Clicking on my name takes me to my empty empty profile on Youtube. If it knows that I’m also on Google+, it would be nice if it either prepopulates my Youtube information with G+ info, or at least prominently displays where to go to see more about me (preferred).

Reshares in G+ show up rather awkwardly in Youtube. It makes no visual sense and just looks like a random item or someone reposted a comment I made. It just makes no sense to the user upon quick inspection.

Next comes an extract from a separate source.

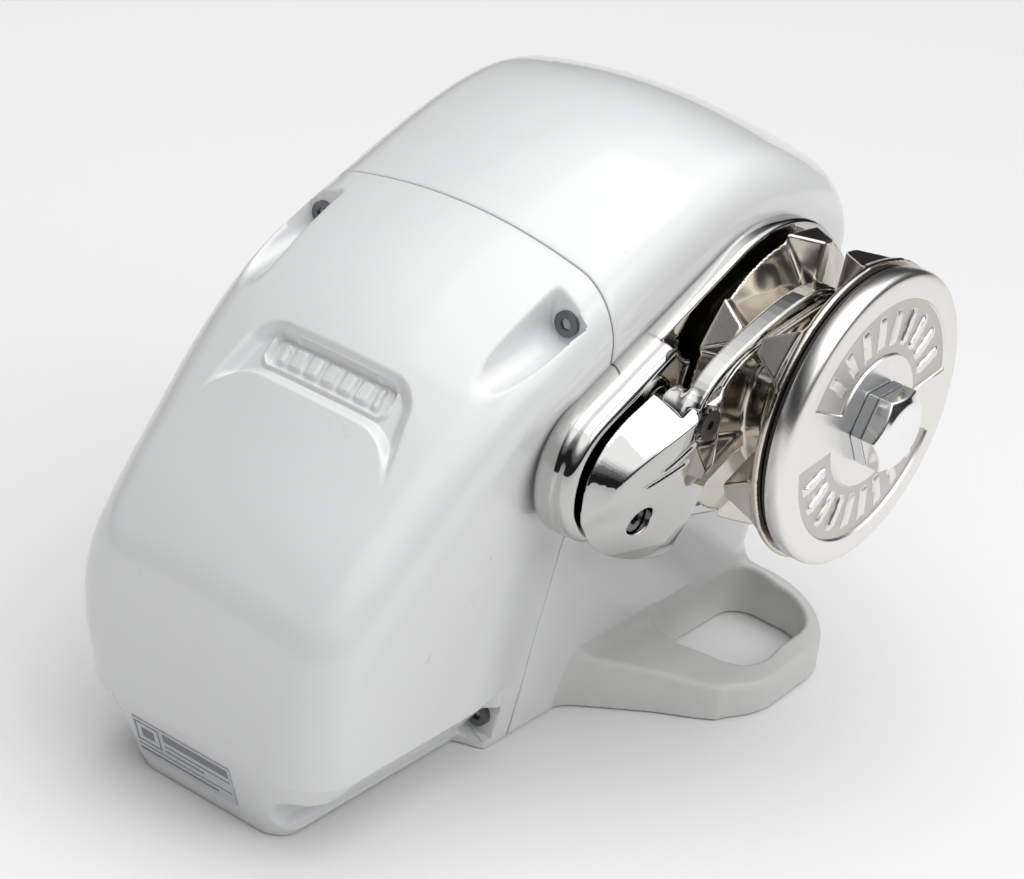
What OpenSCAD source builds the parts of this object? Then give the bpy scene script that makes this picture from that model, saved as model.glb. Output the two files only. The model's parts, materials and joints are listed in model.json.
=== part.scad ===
// Horizontal anchor windlass. X is the main shaft's axis, Y runs along the case and
// Z is up from the deck. The bow lies towards -Y. Millimetres.

/* [Case] */
// Height of the main shaft above the deck
shaft_h = 143.6; // [143:0.2:145]
// Distance from the main shaft to the joint between housing and cover
joint_y = 87.4; // [86.6:0.2:88.4]
// Half width of the case at its shoulders
case_half_w = 71; // [70.5:0.5:71]
// Height of the case's crest above the deck
crest_h = 231; // [229:1:233]
// Wall thickness of both castings
wall = 5; // [4:0.5:6]
// Thickness of the base beside the case
base_t = 24; // [22:1:25]
// Thickness of the chain pipe ring at its outer rim
ring_t = 12; // [10:1:16]
// Height of the step where the cover draws in to its skirt
step_h = 33; // [32:1:34]

/* [Gypsy and clutch] */
// Radius of the clutch disc
disc_r = 59; // [57:0.5:60]
// Radius of the gypsy over its inner flange
flange_r = 61; // [59:0.5:62]
// Number of chain pockets round the gypsy
pockets = 6; // [5:1:7]
// Width left between the teeth for upright links and the finger
slot_w = 9; // [8.5:0.5:10]
// Across flats of the clutch nut
nut_af = 29; // [27:0.5:30]

/* [Gearing] */
// Gear module
gear_m = 3; // [3:1:3]
// Teeth on the worm wheel
wheel_teeth = 30; // [30:1:30]
// Pitch radius of the worm
worm_pitch_r = 15; // [15:0.5:15.5]
// Face width of the worm wheel
wheel_face = 14; // [10:1:14]
// Play left on each flank of the mesh
flank_play = 0.35; // [0.3:0.05:0.5]

/* [Shafts] */
// Radius of the main shaft in its bearings
shaft_r = 12.5; // [12:0.25:13]
// Radius of the main shaft's outer end
shaft_end_r = 10; // [9.5:0.25:10.25]
// Radius of the worm's journals
worm_shaft_r = 8.5; // [8:0.25:9]
// Radius of the armature shaft
armature_shaft_r = 6; // [5.5:0.25:6]

/* [Motor] */
// Outer radius of the motor
motor_r = 42; // [40:0.5:42.5]
// Distance from the main shaft to the far end of the motor's tube
motor_len_y = 170; // [168:1:171]

/* [Mounting] */
// Radius of the tapped deck holes, drilled for M8
deck_hole_r = 3.4; // [3.3:0.1:3.5]
// Depth of the tapped deck holes
deck_hole_depth = 22; // [18:1:24]
// Spacing of the deck holes across the case
deck_hole_dx = 64; // [60:1:66]
// Spacing of the deck holes along the case
deck_hole_dy = 100; // [96:1:102]

/* [Hidden] */
$fn = 64;
fit = 0.05;    // radial clearance of a running fit
gap = 0.3;     // clearance between faces that do not touch
hull_fn = 24;  // segments of the spheres inside a hull

// Gear train: a single-start right-hand worm under the wheel
wheel_pitch_r = gear_m * wheel_teeth / 2;
motor_z = shaft_h - wheel_pitch_r - worm_pitch_r;
lead = PI * gear_m;
lead_angle = atan(lead / (2 * PI * worm_pitch_r));
worm_tip_r = worm_pitch_r + gear_m;
worm_root_r = worm_pitch_r - 1.25 * gear_m;
thread_turns = 5;
thread_steps = 24;
pressure_angle = 20;
wheel_base_r = wheel_pitch_r * cos(pressure_angle);
wheel_root_r = wheel_pitch_r - 1.25 * gear_m;
wheel_tip_r = wheel_pitch_r + gear_m;
hub_r = 20;
hub_w = 24;

// Case section at the joint: crown, shoulder and flank
crown_z = 207.4;
crown_edge = [50, 198.8];
shoulder = [case_half_w, 168];
foot_w = 48.5;
gasket_t = 0.6;
housing_y0 = -joint_y + gasket_t / 2;
cover_y1 = -joint_y - gasket_t / 2;
nose_y = 68;

// Gear chamber, carrier and bearings along X
wall_face = 71.3;
chamber_r = 49.5;
chamber_x0 = -20;
bearing_r = 26;
bearing_w = 15;
carrier_x0 = 48;
carrier_x1 = 64;
carrier_flange_r = 58;
carrier_flange_t = 6;
carrier_screw_r = 53.8;
seal_seat_r = 20;
barrel_r = 56;

// Worm tunnel and bearings along Y
tunnel_r = 20;
tunnel_wall = 6;
worm_bearing_w = 12;
worm_bearing_y = 36;
motor_face_y = -66;
motor_flange_t = 9;
can_y1 = -78;
can_t = 4;
core_r = 27;
core_y0 = -142;
core_y1 = -94;
slots = 12;
commutator_r = 15;
commutator_y0 = -166;
commutator_y1 = -153;
motor_bearing_r = 16;
motor_bearing_w = 10;
end_cap_t = 12;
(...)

Also… I have no clue how to reply to comments native to Youtube. I can only assume that I cant because these were made before the Google+ update and any comment from now on can only be replied to if it came from an “approved” Google+ account? If that’s the case, I can totally understand the absolute outrage Youtubers are feeling about the comment system. Legacy is legacy, those still need to be functional. I’m assuming those are blocked for replies simply because they were not able to [or purposefully] uniformly integrate the legacy youtube comments with the new style of comments.

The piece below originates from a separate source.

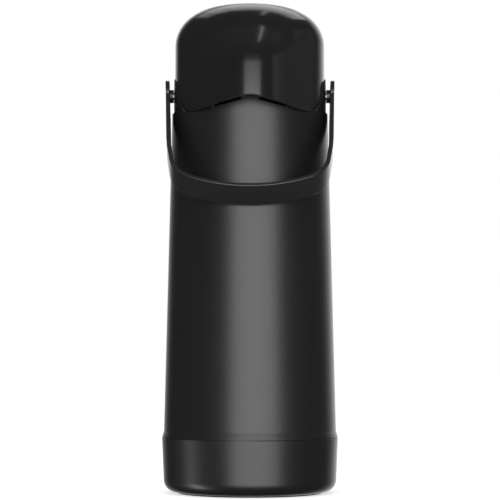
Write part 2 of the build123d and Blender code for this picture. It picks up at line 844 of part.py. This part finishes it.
os.makedirs("parts", exist_ok=True)
for name, shape in nodes.items():
    export_step(shape, f"parts/{name}.step")
    print(name, len(shape.solids()))
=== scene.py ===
import math

import bmesh
import bpy
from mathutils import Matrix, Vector
from numpy import arange, clip, cos, interp, maximum, sin, sqrt


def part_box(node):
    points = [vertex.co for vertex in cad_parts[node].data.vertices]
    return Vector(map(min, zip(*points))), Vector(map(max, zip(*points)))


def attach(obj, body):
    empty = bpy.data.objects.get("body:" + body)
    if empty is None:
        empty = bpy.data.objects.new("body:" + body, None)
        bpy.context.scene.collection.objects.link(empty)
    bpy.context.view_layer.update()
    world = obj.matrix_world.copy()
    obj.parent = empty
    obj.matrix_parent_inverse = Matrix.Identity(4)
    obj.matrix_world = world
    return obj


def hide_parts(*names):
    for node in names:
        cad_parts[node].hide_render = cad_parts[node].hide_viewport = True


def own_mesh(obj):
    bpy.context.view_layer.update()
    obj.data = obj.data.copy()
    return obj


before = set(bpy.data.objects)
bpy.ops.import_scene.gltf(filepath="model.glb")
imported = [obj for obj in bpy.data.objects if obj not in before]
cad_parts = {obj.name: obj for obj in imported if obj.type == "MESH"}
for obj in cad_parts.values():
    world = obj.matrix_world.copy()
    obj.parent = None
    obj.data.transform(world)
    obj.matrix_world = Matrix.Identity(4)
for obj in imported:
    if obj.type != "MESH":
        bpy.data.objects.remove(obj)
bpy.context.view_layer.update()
bpy.context.scene.view_settings.view_transform = "Standard"
mm = 0.001
print("frame loaded")


# shader maths on sockets, written as Python
class Value:
    def __init__(self, finish, socket):
        self.finish = finish
        self.socket = socket

    def maths(self, operation, *items):
        node = self.finish.node("ShaderNodeMath", {"operation": operation}, *items)
        return Value(self.finish, node.outputs[0])

    def __add__(self, other):
        return self.maths("ADD", self, other)

    __radd__ = __add__

    def __sub__(self, other):
        return self.maths("SUBTRACT", self, other)

    def __rsub__(self, other):
        return self.maths("SUBTRACT", other, self)

    def __mul__(self, other):
        return self.maths("MULTIPLY", self, other)

    __rmul__ = __mul__

    def __pow__(self, other):
        return self.maths("POWER", self, other)

    def stretch(self, low, high, start=0.0, end=1.0):  # low..high becomes start..end, held at both ends
        node = self.finish.node("ShaderNodeMapRange", {"clamp": True}, self, low, high, start, end)
        return Value(self.finish, node.outputs[0])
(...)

It’s a harsh way to expect the huge youtube population to essentially move overnight to G+ in order to continue being able to comment and reply. Outrage noted and approved.

As for execution, there is certainly much to be desired to clean it up and make it a bit more uniform and have it work smoothly. I’m a bit disappointed that it feels really hacked on instead of built as a well integrated system with Google+ with a unified threading system. You can’t have 2 different style of threading in one commenting system. That’s a complete user experience disaster and +Yonatan Zunger and company should really know better.

It would have been so much better to do a full legacy integration and start phasing out the old Youtube profile in phases to allow the transition to happen a little more gradually as people get used to (and eventually matriculate properly with the new account). Time pretty much makes people forget everything, and for a big change like this, rushing it with a mixed system wasn’t the most pleasant thing to do.

That being said, I live on G+, so I’m pretty comfortable with the controls it offers. I don’t need to share new comments to G+, and if I do, I can limit what circles see it.

My profile can show or hide most information I want, so in that sense, it’s sort of anonymous, but certainly not as anonymous as youtube accounts were. But that’s also part of the point. The whole trolling aspect is completely out of hand to make the site usable for the majority. This is a double edged sword of punishing the majority for the actions of the minority, in both situations. A relatively small number of trolls prompt a revamp away from anonymity, a smaller G+ population forces Youtubers to have to migrate to the new network or basically be banned.

If Facebook owned Youtube and forced me to log in only using Facebook just to post or comment on a video, I’d certainly have doubts. If I was a pre-migration user, I would certainly expect to be allowed a legacy account. But seeing that the controls offered over G+ based accounts are not transferred to the “regular” Youtube comments, it’s going to be a moot point to allow continued existence and use of those legacy accounts since there’s no way to prevent the already existing trolls from still being trolls.

If only the system was better integrated instead of slapped on, we could be using Google+ controls to filter out what we would consider the older youtube accounts to see only the new, more relevant content. Old users can stay where they are, but by moving, they get far better control and identification benefits. It could have been a very tempting optional migration path.

The process will indeed have been slower, but it’ll be much more of a transition as the desire to want to participate can move legitimate users into a system they have more time to get familiar with and will simply leave the trolls where they are. Or if the trolls also migrate, it makes them much easier to identify and manage via controls.

Overall, the concept of better accounts and the controls that come with it is undoubtedly a good one, the execution was poor. The rough dump of users from one vastly different system to another is pretty woefully done. This is where it’s the responsibility of the system owners to transition, not convert. To take heed how to entice users to want to move rather than just forcing them to. Force implies the lack of confidence in providing a service that will be transitioned to and that implication is probably far worse than what any troll could have done to both Youtube and Google+.